Uncharged elementary particles produced naturally from the sun and cosmic rays, neutrinos morph, or oscillate, among three flavors — electron, muon, and tau — as they travel through space, people, buildings, and even Earth itself, interacting only rarely. Scientists have characterized two of these oscillations in detail, and are seeking to measure details of the third. The Daya Bay project is poised to measure an important property of this oscillation, possibly helping scientists gain a better understanding of the early history of the universe.
One of the most perplexing questions has to do with the matter that makes up the universe — and everything and everyone in it. The Big Bang should have created equal amounts of matter and antimatter, which would have annihilated each other. Yet today, the universe is almost entirely matter. Some scientists believe that this puzzling phenomenon is tied to the properties of neutrinos.
"At the moment, we don't know why the universe is dominated only with matter," said Lawrence Berkeley National Laboratory physicist Kam-Biu Luk, one of two scientific spokesmen for the Daya Bay project. "It's the reason that everyone and everything exists. This is very exciting and important, and I would love to be part of the team that finds out why we are here."

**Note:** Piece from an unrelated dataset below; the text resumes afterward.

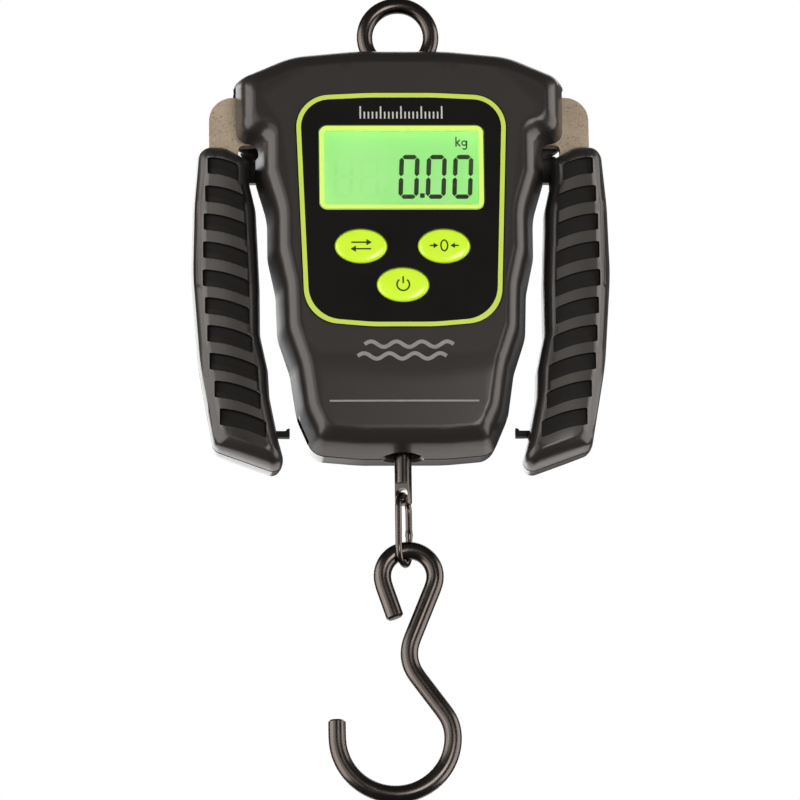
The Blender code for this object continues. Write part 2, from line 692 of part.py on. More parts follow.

The Daya Bay experiment would look for the third type of neutrino oscillation by studying antineutrinos produced in nuclear reactions at a power station containing a cluster of several reactors in southern China. Detectors described as "liquid onions," because of their layered design, will sit beneath granite mountains at different distances from the reactors. Scientists will compare the number of electron antineutrinos produced in the reactors and the number expected to arrive at each detector to how many events are actually detected to get a measure important for understanding this oscillation.
The U.S. and China will share leadership and responsibilities for Daya Bay. "The U.S. and China have been trying to get more and more scientific exchanges between them, and this is another step in that direction," says Randy Johnson, DOE's program director for the Daya Bay project.
The project leaders hope to pass through a series of critical decision steps as quickly as possible to start construction in 2007, with data collection beginning in 2010.